There are some Senate Republicans who want to hear from witnesses at the trial, particularly if Trump continues to insist on them. In addition to Hunter Biden and the whistleblower, Trump has called on Schiff and House Speaker Nancy Pelosi, D-Calif., to appear as witnesses.

“You can be sure we’re going to allow the president to defend himself,” Cruz said, adding: “That means, I believe, if the president wants to call witnesses, if the president wants to call Hunter Biden or wants to call the whistleblower, the senate should allow the president to do so.”

Hunter Biden sat on the board of Ukrainian energy company Burisma for five years and was paid as much as $50,000 a month, despite having no expertise on energy. As Democrats have made the case that Trump tried to use his office to pressure a foreign leader into announcing investigations against a political rival, several Republicans have rallied around the countercharge that Trump was right to be concerned about “corruption” involving the Bidens – though it does not appear that Joe Biden, who was closely involved in Ukraine policy, made any decisions to advantage the company.

“I love Joe Biden, but none of us are above scrutiny,” Graham said Sunday.
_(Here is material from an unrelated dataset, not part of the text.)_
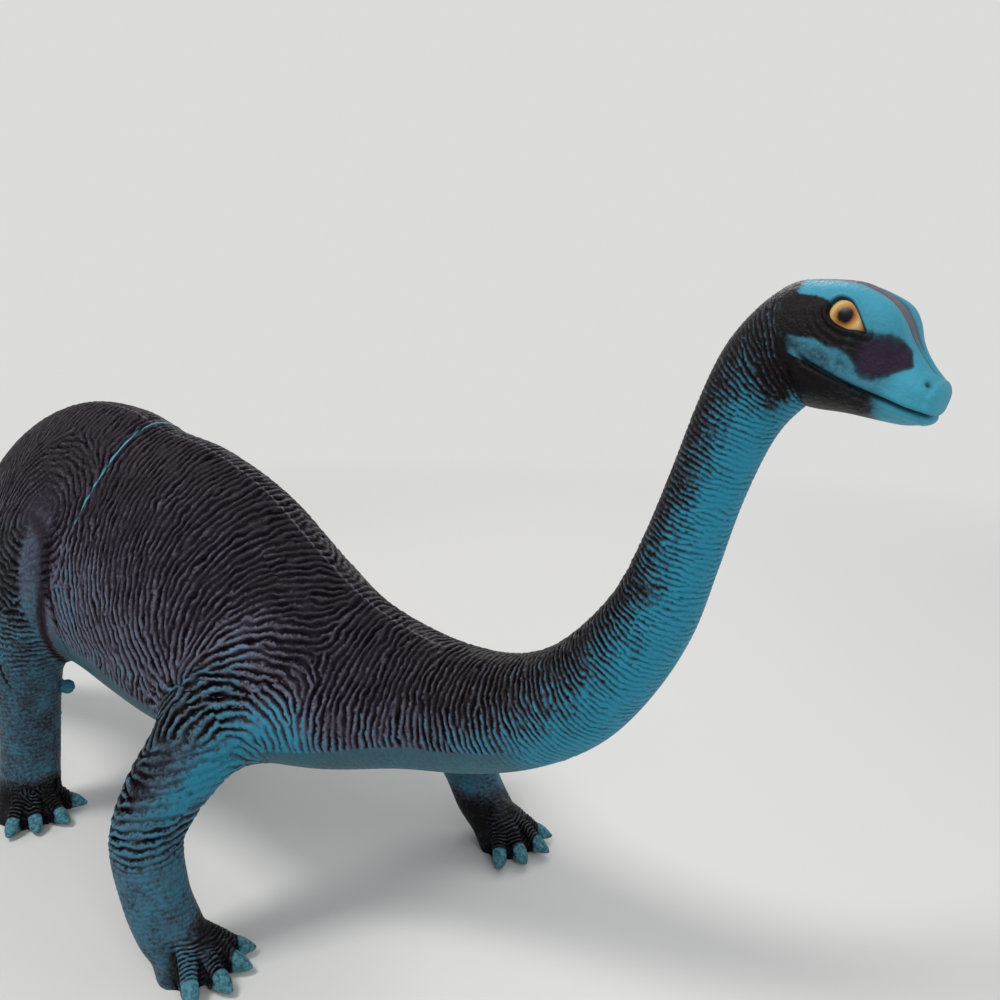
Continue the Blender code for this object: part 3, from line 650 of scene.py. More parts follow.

He added that the Senate could look at all of those issues – as well as whatever new information Trump’s lawyer Rudy Giuliani unearthed in his latest trip to Ukraine – “after impeachment.”

On Sunday, Giuliani tweeted out a string of vague and unsubstantiated allegations about what he called “Obama-era corruption” in Ukraine – including a charge that Viktor Shokin, the Ukrainian prosecutor general who was ousted on suspicion of rampant corruption, “was poisoned, died twice, and was revived.”